Role
Dr Rolands Kromanis joined NTU, Civil Engineering Section in September, 2015. He is the module leader of Year 1, BSc Civil Engineering, Mathematics module (DESN10045) and MSc Structural Engineering with Materials, Condition Assessment and Health Monitoring of Civil Infrastructure module (DESN40149). Roland delivers (i) lectures to Year 1 BEng and BSc students in Civil Engineering Design Project module (DESN10037) and AutoCAD and Excel seminar sessions for Year 1 and 2 students.

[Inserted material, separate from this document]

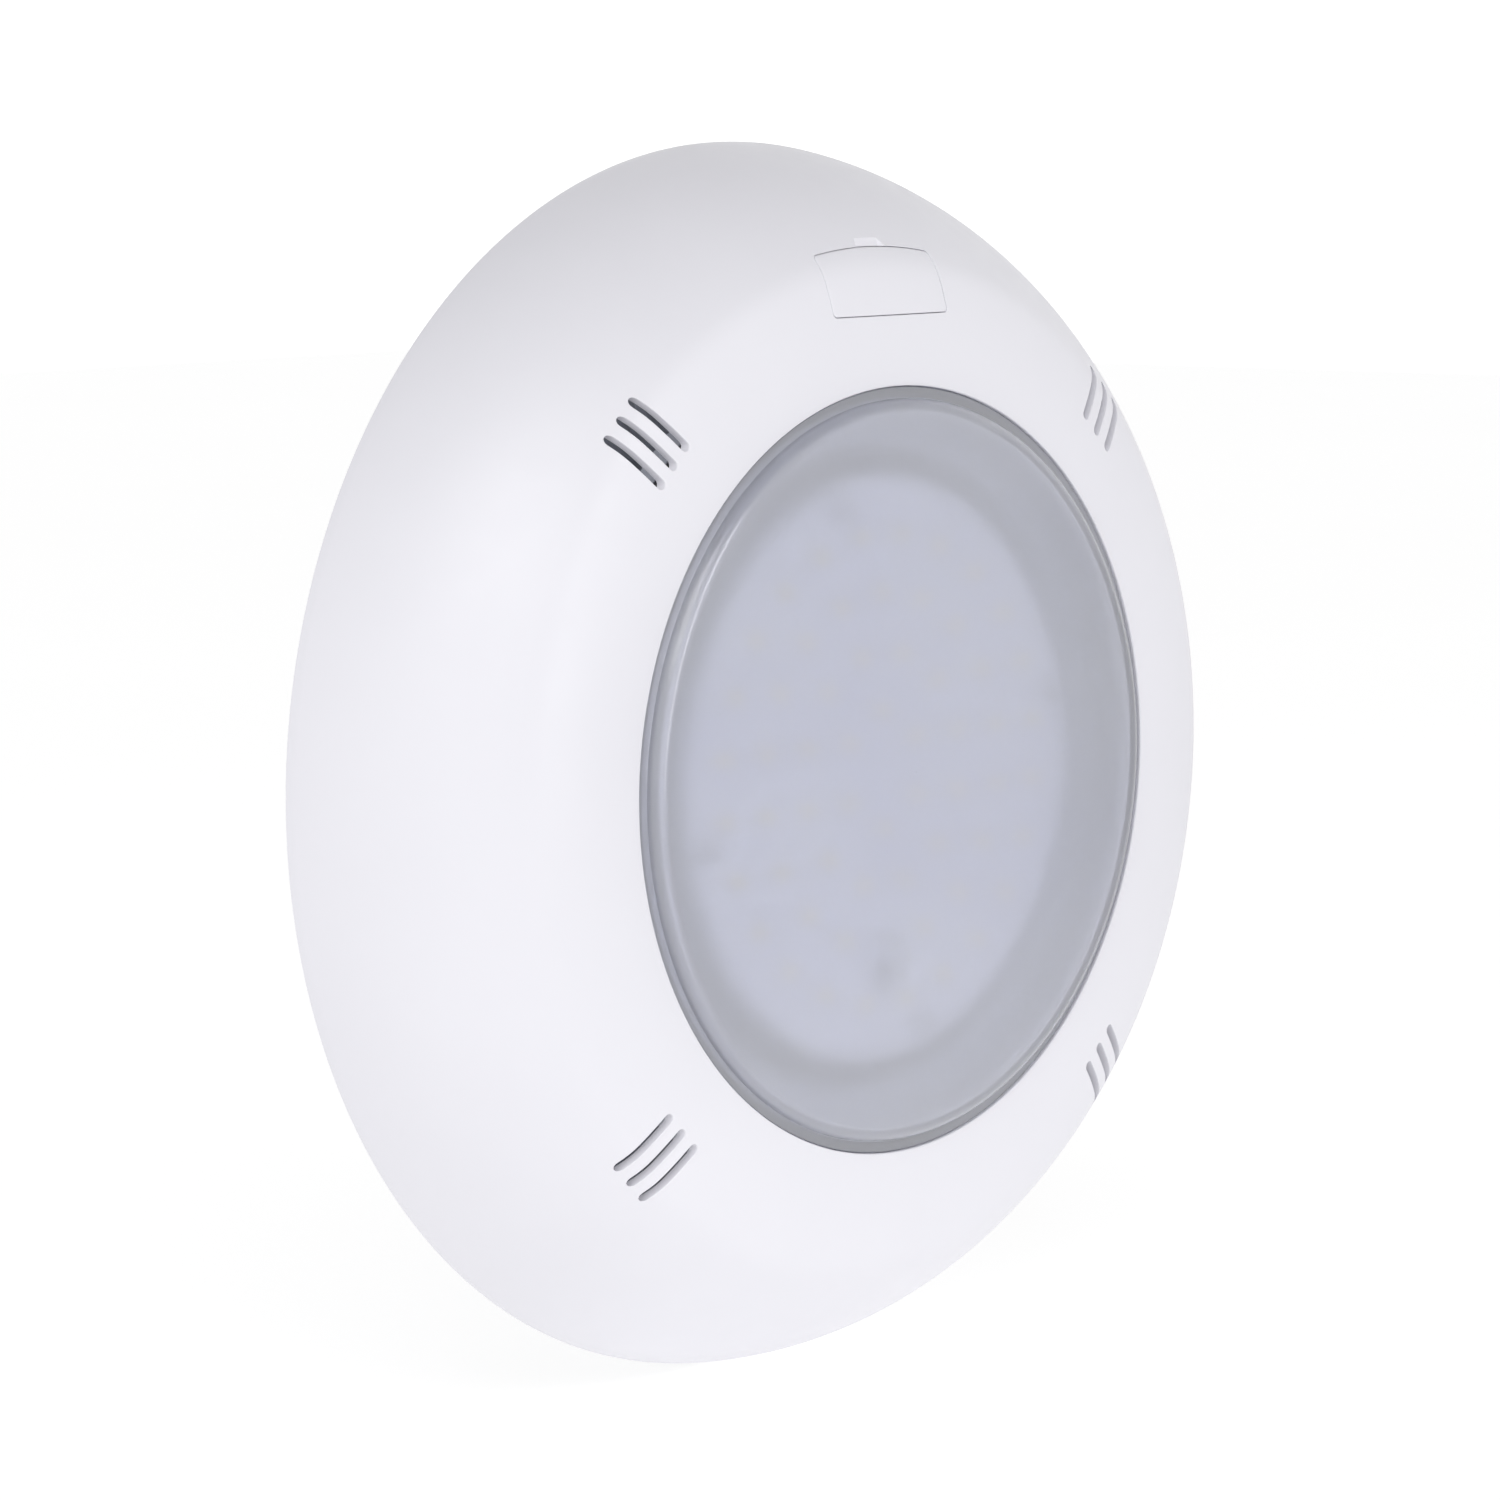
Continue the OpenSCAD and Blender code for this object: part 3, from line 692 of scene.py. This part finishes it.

Roland also supervises final year and MSc projects, is a director of studies for PhD students and is a research active lecturer.
Career overview
Roland has received BEng (hons) in Civil and Structural Engineering (University of Bradford), MSc in Structural Engineering (University of Dundee) and PhD in Civil Engineering with Computer Sciences (University of Exeter). His research focuses on the structural performance evaluation of bridges using measurements from continuous monitoring. He was also a practising structural engineer involved in engineering consultancy, signal processing and energy-efficient housing projects in Europe.
Research areas
Roland is interested in applications of technologies to understand behaviour of structures. For example, complimenting a structure with a sensory network, which mimics a ‘nervous system’ in human bodies, enables collections of information related to inputs to and outputs from the system. Then the understanding of interactions between physical and digital worlds using appropriate interpretation tools can be made possible, hence broadening our knowledge of ways things and we work. The main challenge in all this is to make sense of collected measurements.
Roland's current research focuses on:
- development of "DeforMonit" - a low cost vision-based deformation monitoring system using phone cameras (see more on YouTube, Research Gate).
- analysis of pedestrian (crowed) induced excitations on footbridges - capture human induced forces and motion.
- introduction of vision-based approaches for deformation monitoring of steel structures.
- introduction of an image processing methodology, which will be used to detect specific features in an image, derive correlations between features, recognize these features in other images and analysis derived correlations for changes/anomalies.
- condition assessment of heritage structures using low-cost vision-based systems
Research fundings
- Stevens P (PI), Forsythe S, Liang H, Sale C, Breedon Ph, Kromanis R (2017) 3D Printed Antimicrobial Silicone Composites for Medical Devices, NTU Health and Wellbeing Proof of Concept Fund, £19,975
- Kromanis R (PI). (2016) Structural health monitoring of wind turbines: Characterizing response using a regression-based approach, British Council and Newton Fund to attend a workshop, £1,100,-
- Liang H (PI), Kromanis R (Co-I) and Sargent Ph. (Co-I) (2016) Detection and Classification of Corrosion on Steel Structures Using Scanning Technologies, Innovate UK (KTP project), £414,163,-
- Kromanis R (PI). (2013) Evaluation of Quasi-static Thermal Response on Bridges, Pengnian Scholarship, £1,000
External activity
Roland is a:
- member of the Sensing and Computing for Intelligent Infrastructure research group, University of Exeter,
- review editor for frontiers in Built Environment, Structural Sensing Section,
- reviewer for Elsevier and ASCE journals.
Roland also:
- works on collaborative projects with University of Nottingham, Nottingham Geospatial Institute,
- delivers short courses in AutoCAD, Revit and MatLAB.
Publications
- Kromanis R, Kripakaran P and B Harvey. (2015) Long-term SHM of the Cleddau Bridge: Evaluation of quasi-static temperature effects on bearing movements. Structure and Infrastructure Engineering: Maintenance, Management, Life-Cycle Design and Performance, Accepted.
- Kromanis R and Kripakaran P. (2015) SHM of Bridges: Characterising Thermal Response and Detecting Anomaly Events Using a Temperature-Based Measurement Interpretation Approach. Journal of Civil Structural Health Monitoring, Submitted
- Kromanis R and Kripakaran P. (2014) Predicting thermal response of bridges using regression models derived from measurement histories. Computers & Structures, 136, 64-77.
- Kromanis R and Kripakaran P. (2013) Support vector regression for anomaly detection from measurement histories. Advanced Engineering Informatics, 27(4), 486–495.